Robat successfully used echolocation to navigate a large outdoor space. 

Itamar Eliakim

This isn't the first time researchers have used airborne sounds to map and move through spaces, nor is it the first time they've used biomimetic sonar to do so.

But "our Robat is the first fully autonomous, bat-like biorobot that moves through a novel environment while mapping it solely based on echo information," said grad student Itamar Eliakim, part of a team of engineers, zoologists and neuroscientists who designed and built Robat. 

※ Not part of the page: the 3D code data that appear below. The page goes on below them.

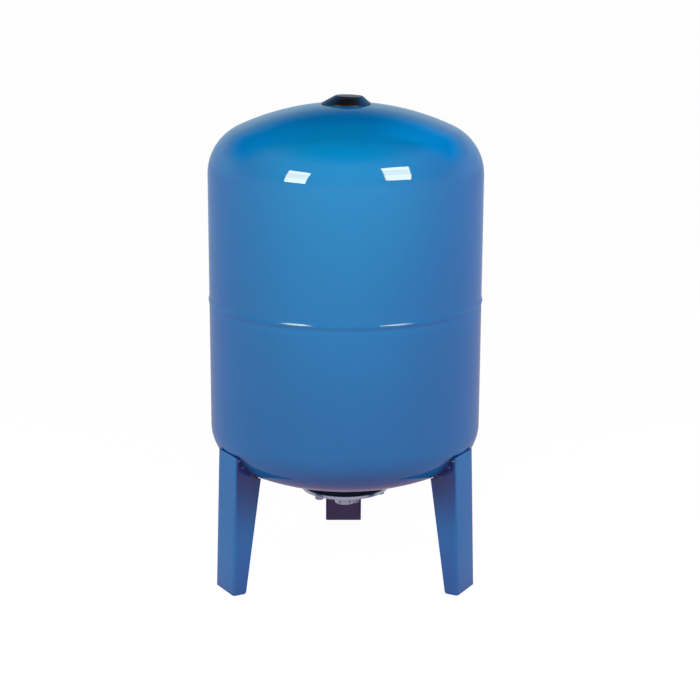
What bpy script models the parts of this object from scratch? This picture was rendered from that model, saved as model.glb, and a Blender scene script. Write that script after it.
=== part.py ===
"""Vertical membrane pressure tank for a well water system, about 100 litres.

Two drawn steel half shells are welded at mid height and stand on three folded legs. A rubber
membrane hangs inside, clamped between the neck ring and a bolted flange with the pipe nipple.
The air valve stands in a drawn pocket at the top, under a black snap-in cover.
Units are metres, +Z is up, the floor is z = 0, the tank's axis is x = y = 0 and its front is -Y.
"""

import math

import bmesh
import bpy
from mathutils import Matrix, Vector

# Clearance between pieces that touch on the real tank
FIT_GAP = 0.0003

# Straight sides that stand for a full circle on the body and on the smaller turned pieces
ROUND_SEGMENTS = 48
NECK_SEGMENTS = 36
NIPPLE_SEGMENTS = 24
SMALL_SEGMENTS = 16
BOLT_SEGMENTS = 12

# Body: two torispherical half shells with a lap joint
TANK_RADIUS = 0.225
SHELL_WALL = 0.0015
DISH_HEIGHT = 0.1558
DISH_CROWN_RADIUS = 0.435
DISH_KNUCKLE_RADIUS = 0.070
BODY_LENGTH = 0.6376
LOWER_SHELL_LENGTH = 0.3182
DOME_CROWN_RADIUS = 0.420
DOME_KNUCKLE_RADIUS = 0.083
LAP_LENGTH = 0.012
JOGGLE_LENGTH = 0.004
BEAD_WIDTH = 0.014
BEAD_PROUD = 0.0024
BEAD_STEPS = 4

# Valve pocket drawn into the dome
POCKET_RADIUS = 0.028
POCKET_DEPTH = 0.022
POCKET_LIP_RADIUS = 0.003
POCKET_CORNER_RADIUS = 0.002

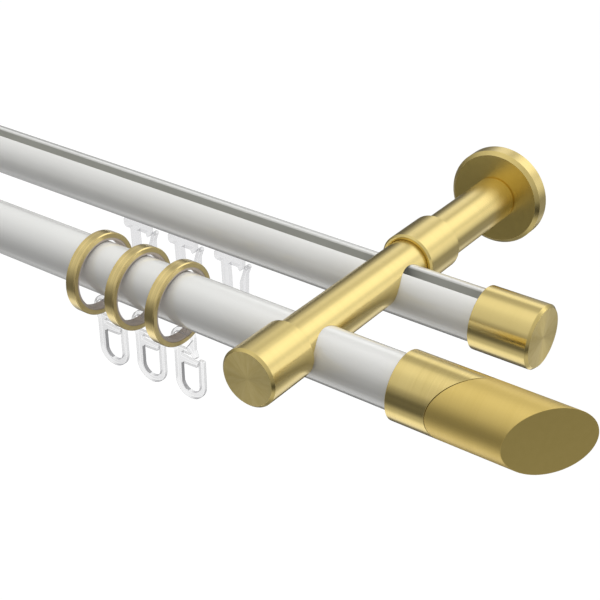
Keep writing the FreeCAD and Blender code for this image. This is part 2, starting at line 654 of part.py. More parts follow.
def rod_glider(index):
    """Clear moulded glider: head in the track, neck through the slot, a bar and a hook with a springy leg."""
    body = piece("track_glider_%d" % index,
                 "bracket_spacing / 2 - glider_place - %d * glider_pitch" % (GLIDERS - index),
                 "-rear_reach", "-pole_drop")
    head_foot = "track_lip - pole_radius + run_gap"
    bar_top = "-pole_radius - bar_gap"
    bar_foot = bar_top + " - bar_height"
    foot = bar_foot + " - glider_drop"
    floor = foot + " + glider_floor"
    inside = "glider_leg - 0.5 * bar_left"
    bow_right = inside + " + 0.25 * glider_leg + glider_bow"
    spring = bow_right + " + glider_spring"
    profile = sketch_on(body, "profile", "XZ_Plane")
    corners = [
        ("-glider_neck / 2", head_foot + " + glider_head_height / 2"),
        ("glider_neck / 2", head_foot + " + glider_head_height / 2"), ("glider_neck / 2", bar_top),
        ("bar_right", bar_top, "0.3 * bar_height"), ("bar_right", bar_foot, "0.2 * bar_height"),
        ("0.82 * bar_right", bar_foot + " - bar_latch", "0.25 * bar_latch"),
        ("0.69 * bar_right", bar_foot, "0.25 * bar_latch"), (inside, bar_foot),
        (inside + " + 0.25 * glider_leg", floor, "0.5 * glider_bow"),
        (bow_right, floor, "0.45 * glider_bow"),
        (bow_right, bar_foot + " - 0.3 * glider_drop", "glider_spring"),
        (bow_right + " + 1.05 * glider_spring", bar_foot + " + 0.4 * bar_height", "0.35 * glider_spring"),
        (spring + " + 0.9 * glider_spring", bar_foot + " + 0.45 * bar_height", "0.3 * glider_spring"),
        (spring + " + 0.2 * glider_spring", bar_foot + " - 0.12 * glider_drop", "glider_spring"),
        (spring, foot, "1.5 * glider_spring"), ("0.25 * glider_leg - 0.5 * bar_left", foot, "1.2 * glider_leg"),
        ("-0.5 * bar_left", bar_foot), ("-bar_left", bar_foot, "0.35 * bar_height"),
        ("-bar_left", bar_top, "0.35 * bar_height"), ("-glider_neck / 2", bar_top)]
    outline(profile, corners)
    pad(body, profile, "moulding", "glider_thickness", symmetric=True)
    round_corners(body, corners)
    eyelet = sketch_on(body, "eyelet_circle", "XZ_Plane")
    circle(eyelet, spring + " + 0.3 * glider_spring", bar_foot + " + 0.15 * bar_height", "eyelet_radius")
    pocket(body, eyelet, "eyelet", "glider_thickness + 2", symmetric=True)
    head = sketch_on(body, "head_profile", "XY_Plane", head_foot)
    half_length, half_width = "glider_head_length / 2", "glider_head_width / 2"
    outline(head, [("-" + half_length, "-" + half_width), (half_length, "-" + half_width),
                   (half_length, half_width), ("-" + half_length, half_width)])
    pad(body, head, "head", "glider_head_height")
    return body


def model():
    """Every sub-part of the curtain pole, in the order of its assembly."""
    parts = []
    for side, place in BRACKETS:
        for make in (wall_plate, rosette, rear_arm, coupling_sleeve, front_arm, arm_head, clamp_screw, lock_screws):
            parts.append(make(side, place))
    parts += [front_pole(), rear_pole()]
    for side, place in BRACKETS:
        for make in (end_cap, finial_sleeve, finial_tip):
            parts.append(make(side, place))
    for index in range(1, RINGS + 1):
        parts += [ring(index), ring_liner(index), ring_hook(index)]
    for index in range(1, GLIDERS + 1):
        parts.append(rod_glider(index))
    return parts


def write(parts):
    """Check every object and shape, then write one file for each sub-part."""
    doc.recompute()
    failed = [item.Name for item in doc.Objects if "Invalid" in item.State or "Error" in item.State]
    if failed:
        raise RuntimeError("failed objects: " + ", ".join(failed))
    for part in parts:
        if part.Shape.isNull() or not part.Shape.isValid():
            raise RuntimeError("bad shape: " + part.Label)
    os.makedirs("parts", exist_ok=True)
    for part in parts:
        part.Shape.exportStep("parts/%s.step" % part.Label)
        print("%-22s solids %d volume %.1f" % (part.Label, len(part.Shape.Solids), part.Shape.Volume))


write(model())
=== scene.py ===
"""Double curtain pole: brass brackets and finials, painted poles, rings with clear hooks, and gliders."""
import math

import bmesh
import bpy
from mathutils import Matrix, Vector


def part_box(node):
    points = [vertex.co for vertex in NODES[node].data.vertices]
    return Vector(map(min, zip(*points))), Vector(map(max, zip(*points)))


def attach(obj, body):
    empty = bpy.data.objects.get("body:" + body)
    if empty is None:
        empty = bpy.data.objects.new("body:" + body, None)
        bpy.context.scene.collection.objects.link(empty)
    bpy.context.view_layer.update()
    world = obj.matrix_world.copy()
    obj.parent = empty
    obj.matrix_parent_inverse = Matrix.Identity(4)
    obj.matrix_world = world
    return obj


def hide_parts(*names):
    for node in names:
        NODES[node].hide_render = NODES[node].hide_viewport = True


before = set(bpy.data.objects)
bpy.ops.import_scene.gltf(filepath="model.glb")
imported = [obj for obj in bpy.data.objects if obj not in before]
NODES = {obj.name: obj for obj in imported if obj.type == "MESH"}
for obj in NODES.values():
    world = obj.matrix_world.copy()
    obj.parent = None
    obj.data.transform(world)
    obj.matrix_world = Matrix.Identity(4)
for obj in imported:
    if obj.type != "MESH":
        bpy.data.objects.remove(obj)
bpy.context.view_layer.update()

MM = 0.001
SIDES = ("left", "right")
SETS = (1, 2, 3)  # a ring with its hook, and a glider


def placed(node):
    """Middle of a CAD node's box."""
    low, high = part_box(node)
    return (low + high) / 2


def bearing(azimuth, elevation):
    """Direction from the object, in degrees: azimuth 0 is the front (-Y), 90 the right (+X)."""
    turn, lift = math.radians(azimuth), math.radians(elevation)
    return Vector((math.sin(turn) * math.cos(lift), -math.cos(turn) * math.cos(lift), math.sin(lift)))


def linked(name, data):
    """A new object for a mesh, camera or lamp, in the scene."""
    made = bpy.data.objects.new(name, data)
    bpy.context.scene.collection.objects.link(made)
    return made


# A point on each pole's axis. The groove and the slot cut the rear pole's own box, so its end cap gives it.
FRONT_AXIS, REAR_AXIS = placed("front_pole"), placed("rear_end_cap_right")
FRONT_AXIS.x = REAR_AXIS.x = 0
POLE_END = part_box("front_pole")[1].x

# ---------------------------------------------------------------- camera

PHOTO_AZIMUTH, PHOTO_ELEVATION = 36.10, 30.61
PHOTO_PLACE = (0.6651, -0.4426, 0.2362)
SENSOR_MM, LENS_MM = 36, 78.39
SHIFT = (-0.0021, 0.0014)
CLIP = (0.01, 50)


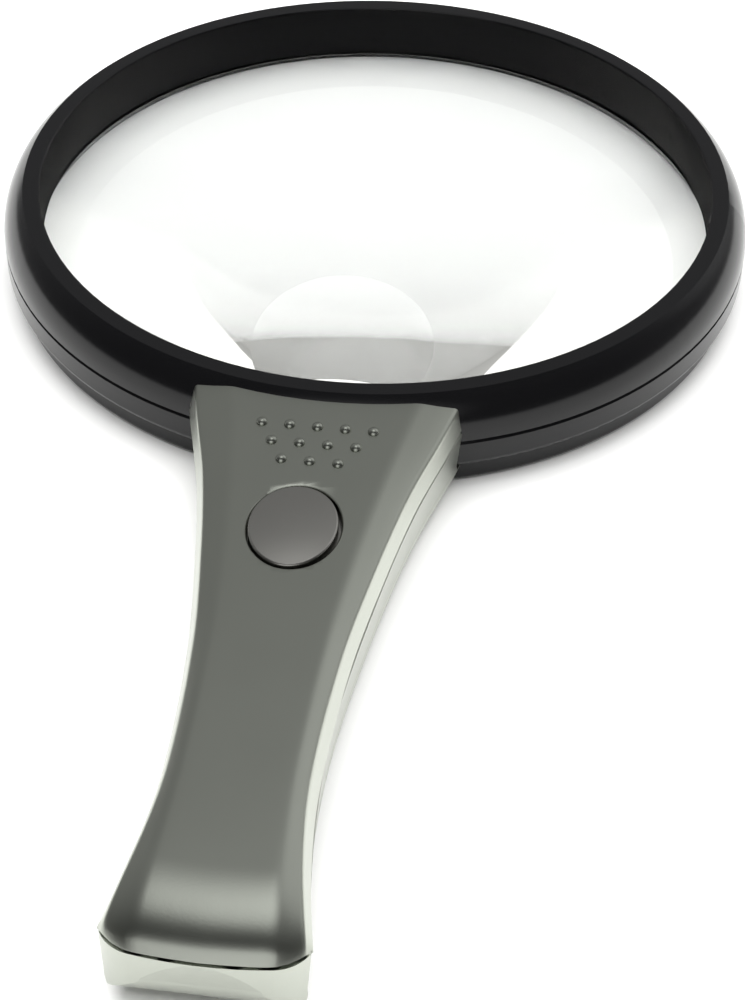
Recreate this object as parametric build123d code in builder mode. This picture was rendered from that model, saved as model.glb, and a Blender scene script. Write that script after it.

In experiments, Robat successfully delineated the borders of objects it encountered in a large outdoor space, moved around those objects and classified them (plant or non-plant) using a neural network. It was able to create a real-time map of its environment that included spatial information about objects' size and orientation and then wirelessly transmit that map via antennae mounted in the back.  

An echo-based navigation system like this, could, theoretically, hold promise for a robot tasked with mapping an unfamiliar space like a disaster recovery area or terrain that needs to scoped by the military. Or even just bots that vacuum floors. 

Not surprisingly, Robat moves much slower than a real bat, at least in this iteration, stopping for about 30 seconds every 1.6 feet (half meter) to acquire echoes. Also not surprisingly, it doesn't yet hang from rafters.